** begin Data excerpt **

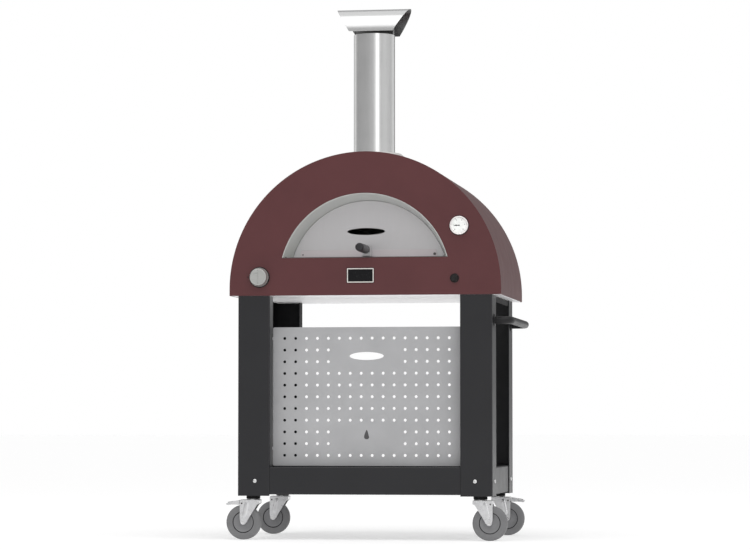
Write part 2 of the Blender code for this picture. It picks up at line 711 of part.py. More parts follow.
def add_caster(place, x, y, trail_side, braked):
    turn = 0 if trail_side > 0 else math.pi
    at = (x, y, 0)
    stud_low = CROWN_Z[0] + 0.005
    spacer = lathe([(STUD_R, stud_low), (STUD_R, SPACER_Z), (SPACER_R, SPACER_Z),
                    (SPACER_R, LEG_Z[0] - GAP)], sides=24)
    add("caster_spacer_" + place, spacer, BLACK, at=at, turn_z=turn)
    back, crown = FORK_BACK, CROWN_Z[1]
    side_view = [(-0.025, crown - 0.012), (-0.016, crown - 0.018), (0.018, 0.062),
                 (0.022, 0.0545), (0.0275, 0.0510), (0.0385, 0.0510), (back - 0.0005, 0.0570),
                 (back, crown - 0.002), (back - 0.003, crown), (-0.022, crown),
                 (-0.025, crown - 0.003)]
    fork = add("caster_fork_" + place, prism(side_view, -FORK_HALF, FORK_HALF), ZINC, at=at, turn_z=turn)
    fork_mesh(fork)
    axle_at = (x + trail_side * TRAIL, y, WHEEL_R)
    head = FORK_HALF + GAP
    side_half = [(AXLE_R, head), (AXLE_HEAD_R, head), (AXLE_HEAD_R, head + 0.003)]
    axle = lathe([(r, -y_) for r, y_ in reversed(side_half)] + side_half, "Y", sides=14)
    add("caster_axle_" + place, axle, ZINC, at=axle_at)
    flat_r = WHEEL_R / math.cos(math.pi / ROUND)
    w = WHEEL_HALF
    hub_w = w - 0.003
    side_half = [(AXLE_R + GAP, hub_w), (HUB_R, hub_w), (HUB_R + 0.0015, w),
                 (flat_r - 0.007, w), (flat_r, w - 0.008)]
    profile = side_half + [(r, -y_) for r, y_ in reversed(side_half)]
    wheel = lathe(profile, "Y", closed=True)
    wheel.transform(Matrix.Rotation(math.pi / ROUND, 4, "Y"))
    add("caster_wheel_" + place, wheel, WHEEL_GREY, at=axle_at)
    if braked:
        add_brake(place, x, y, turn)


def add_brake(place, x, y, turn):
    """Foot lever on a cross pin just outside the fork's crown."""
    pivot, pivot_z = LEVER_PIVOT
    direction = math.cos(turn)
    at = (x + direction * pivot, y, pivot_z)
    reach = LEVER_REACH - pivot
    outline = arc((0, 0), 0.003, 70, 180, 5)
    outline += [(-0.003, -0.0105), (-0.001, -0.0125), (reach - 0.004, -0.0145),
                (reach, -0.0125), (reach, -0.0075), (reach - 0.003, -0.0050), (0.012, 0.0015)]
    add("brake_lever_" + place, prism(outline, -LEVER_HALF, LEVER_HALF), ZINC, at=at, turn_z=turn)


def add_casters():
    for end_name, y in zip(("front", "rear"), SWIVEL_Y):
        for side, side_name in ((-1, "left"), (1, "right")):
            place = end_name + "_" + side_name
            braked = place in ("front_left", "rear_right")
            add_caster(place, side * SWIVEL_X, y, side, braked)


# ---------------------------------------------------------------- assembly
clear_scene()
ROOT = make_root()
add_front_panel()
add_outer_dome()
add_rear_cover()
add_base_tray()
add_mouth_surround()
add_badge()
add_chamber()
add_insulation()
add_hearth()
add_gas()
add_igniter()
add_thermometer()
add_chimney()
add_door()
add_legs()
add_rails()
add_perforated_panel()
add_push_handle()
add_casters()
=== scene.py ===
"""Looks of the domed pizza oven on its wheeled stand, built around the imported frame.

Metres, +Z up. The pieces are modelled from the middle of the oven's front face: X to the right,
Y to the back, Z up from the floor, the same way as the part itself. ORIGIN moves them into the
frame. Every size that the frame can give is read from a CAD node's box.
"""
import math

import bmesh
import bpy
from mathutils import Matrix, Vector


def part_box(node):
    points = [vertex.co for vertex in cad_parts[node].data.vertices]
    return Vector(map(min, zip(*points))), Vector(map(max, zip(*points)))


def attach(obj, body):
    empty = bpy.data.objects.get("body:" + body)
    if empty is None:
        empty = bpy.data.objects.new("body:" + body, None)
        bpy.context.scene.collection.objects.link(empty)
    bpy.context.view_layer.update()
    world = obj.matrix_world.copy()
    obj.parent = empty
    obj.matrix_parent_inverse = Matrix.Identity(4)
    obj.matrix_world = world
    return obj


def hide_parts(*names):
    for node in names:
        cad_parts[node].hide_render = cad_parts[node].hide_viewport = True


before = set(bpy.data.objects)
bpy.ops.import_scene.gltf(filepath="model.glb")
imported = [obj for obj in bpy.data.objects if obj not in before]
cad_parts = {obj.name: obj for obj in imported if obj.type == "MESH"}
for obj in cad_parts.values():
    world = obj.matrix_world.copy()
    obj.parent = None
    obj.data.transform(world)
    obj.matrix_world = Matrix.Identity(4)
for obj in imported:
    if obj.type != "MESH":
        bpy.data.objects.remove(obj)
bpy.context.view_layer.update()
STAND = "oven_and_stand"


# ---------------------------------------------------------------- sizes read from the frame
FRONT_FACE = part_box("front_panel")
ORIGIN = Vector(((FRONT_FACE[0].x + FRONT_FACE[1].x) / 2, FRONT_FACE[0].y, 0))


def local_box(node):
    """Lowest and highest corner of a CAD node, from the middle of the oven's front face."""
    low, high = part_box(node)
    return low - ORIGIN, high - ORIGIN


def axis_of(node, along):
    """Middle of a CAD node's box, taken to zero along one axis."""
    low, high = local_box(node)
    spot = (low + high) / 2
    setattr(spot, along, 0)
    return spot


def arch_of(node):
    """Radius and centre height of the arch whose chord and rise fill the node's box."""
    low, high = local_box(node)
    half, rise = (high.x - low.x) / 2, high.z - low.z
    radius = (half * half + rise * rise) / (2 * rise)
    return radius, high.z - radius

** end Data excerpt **

### Task to complete
Restate the whole listing exactly.

### Answer in full
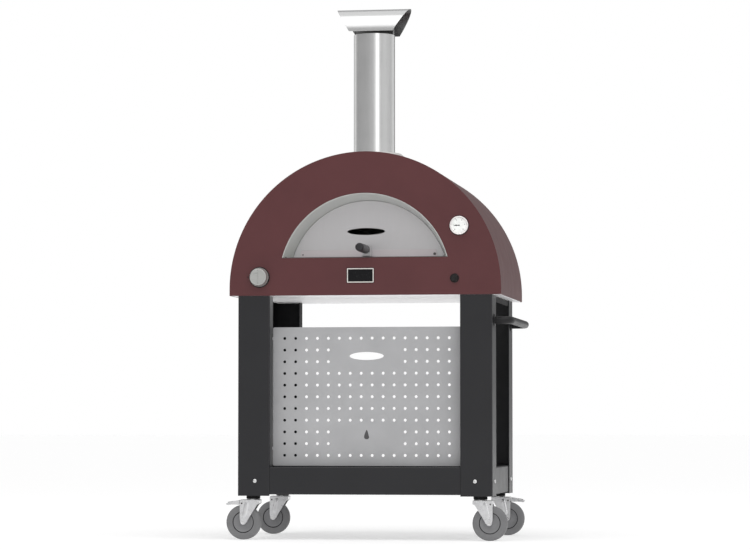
Write part 2 of the Blender code for this picture. It picks up at line 711 of part.py. More parts follow.
def add_caster(place, x, y, trail_side, braked):
    turn = 0 if trail_side > 0 else math.pi
    at = (x, y, 0)
    stud_low = CROWN_Z[0] + 0.005
    spacer = lathe([(STUD_R, stud_low), (STUD_R, SPACER_Z), (SPACER_R, SPACER_Z),
                    (SPACER_R, LEG_Z[0] - GAP)], sides=24)
    add("caster_spacer_" + place, spacer, BLACK, at=at, turn_z=turn)
    back, crown = FORK_BACK, CROWN_Z[1]
    side_view = [(-0.025, crown - 0.012), (-0.016, crown - 0.018), (0.018, 0.062),
                 (0.022, 0.0545), (0.0275, 0.0510), (0.0385, 0.0510), (back - 0.0005, 0.0570),
                 (back, crown - 0.002), (back - 0.003, crown), (-0.022, crown),
                 (-0.025, crown - 0.003)]
    fork = add("caster_fork_" + place, prism(side_view, -FORK_HALF, FORK_HALF), ZINC, at=at, turn_z=turn)
    fork_mesh(fork)
    axle_at = (x + trail_side * TRAIL, y, WHEEL_R)
    head = FORK_HALF + GAP
    side_half = [(AXLE_R, head), (AXLE_HEAD_R, head), (AXLE_HEAD_R, head + 0.003)]
    axle = lathe([(r, -y_) for r, y_ in reversed(side_half)] + side_half, "Y", sides=14)
    add("caster_axle_" + place, axle, ZINC, at=axle_at)
    flat_r = WHEEL_R / math.cos(math.pi / ROUND)
    w = WHEEL_HALF
    hub_w = w - 0.003
    side_half = [(AXLE_R + GAP, hub_w), (HUB_R, hub_w), (HUB_R + 0.0015, w),
                 (flat_r - 0.007, w), (flat_r, w - 0.008)]
    profile = side_half + [(r, -y_) for r, y_ in reversed(side_half)]
    wheel = lathe(profile, "Y", closed=True)
    wheel.transform(Matrix.Rotation(math.pi / ROUND, 4, "Y"))
    add("caster_wheel_" + place, wheel, WHEEL_GREY, at=axle_at)
    if braked:
        add_brake(place, x, y, turn)


def add_brake(place, x, y, turn):
    """Foot lever on a cross pin just outside the fork's crown."""
    pivot, pivot_z = LEVER_PIVOT
    direction = math.cos(turn)
    at = (x + direction * pivot, y, pivot_z)
    reach = LEVER_REACH - pivot
    outline = arc((0, 0), 0.003, 70, 180, 5)
    outline += [(-0.003, -0.0105), (-0.001, -0.0125), (reach - 0.004, -0.0145),
                (reach, -0.0125), (reach, -0.0075), (reach - 0.003, -0.0050), (0.012, 0.0015)]
    add("brake_lever_" + place, prism(outline, -LEVER_HALF, LEVER_HALF), ZINC, at=at, turn_z=turn)


def add_casters():
    for end_name, y in zip(("front", "rear"), SWIVEL_Y):
        for side, side_name in ((-1, "left"), (1, "right")):
            place = end_name + "_" + side_name
            braked = place in ("front_left", "rear_right")
            add_caster(place, side * SWIVEL_X, y, side, braked)


# ---------------------------------------------------------------- assembly
clear_scene()
ROOT = make_root()
add_front_panel()
add_outer_dome()
add_rear_cover()
add_base_tray()
add_mouth_surround()
add_badge()
add_chamber()
add_insulation()
add_hearth()
add_gas()
add_igniter()
add_thermometer()
add_chimney()
add_door()
add_legs()
add_rails()
add_perforated_panel()
add_push_handle()
add_casters()
=== scene.py ===
"""Looks of the domed pizza oven on its wheeled stand, built around the imported frame.

Metres, +Z up. The pieces are modelled from the middle of the oven's front face: X to the right,
Y to the back, Z up from the floor, the same way as the part itself. ORIGIN moves them into the
frame. Every size that the frame can give is read from a CAD node's box.
"""
import math

import bmesh
import bpy
from mathutils import Matrix, Vector


def part_box(node):
    points = [vertex.co for vertex in cad_parts[node].data.vertices]
    return Vector(map(min, zip(*points))), Vector(map(max, zip(*points)))


def attach(obj, body):
    empty = bpy.data.objects.get("body:" + body)
    if empty is None:
        empty = bpy.data.objects.new("body:" + body, None)
        bpy.context.scene.collection.objects.link(empty)
    bpy.context.view_layer.update()
    world = obj.matrix_world.copy()
    obj.parent = empty
    obj.matrix_parent_inverse = Matrix.Identity(4)
    obj.matrix_world = world
    return obj


def hide_parts(*names):
    for node in names:
        cad_parts[node].hide_render = cad_parts[node].hide_viewport = True


before = set(bpy.data.objects)
bpy.ops.import_scene.gltf(filepath="model.glb")
imported = [obj for obj in bpy.data.objects if obj not in before]
cad_parts = {obj.name: obj for obj in imported if obj.type == "MESH"}
for obj in cad_parts.values():
    world = obj.matrix_world.copy()
    obj.parent = None
    obj.data.transform(world)
    obj.matrix_world = Matrix.Identity(4)
for obj in imported:
    if obj.type != "MESH":
        bpy.data.objects.remove(obj)
bpy.context.view_layer.update()
STAND = "oven_and_stand"


# ---------------------------------------------------------------- sizes read from the frame
FRONT_FACE = part_box("front_panel")
ORIGIN = Vector(((FRONT_FACE[0].x + FRONT_FACE[1].x) / 2, FRONT_FACE[0].y, 0))


def local_box(node):
    """Lowest and highest corner of a CAD node, from the middle of the oven's front face."""
    low, high = part_box(node)
    return low - ORIGIN, high - ORIGIN


def axis_of(node, along):
    """Middle of a CAD node's box, taken to zero along one axis."""
    low, high = local_box(node)
    spot = (low + high) / 2
    setattr(spot, along, 0)
    return spot


def arch_of(node):
    """Radius and centre height of the arch whose chord and rise fill the node's box."""
    low, high = local_box(node)
    half, rise = (high.x - low.x) / 2, high.z - low.z
    radius = (half * half + rise * rise) / (2 * rise)
    return radius, high.z - radius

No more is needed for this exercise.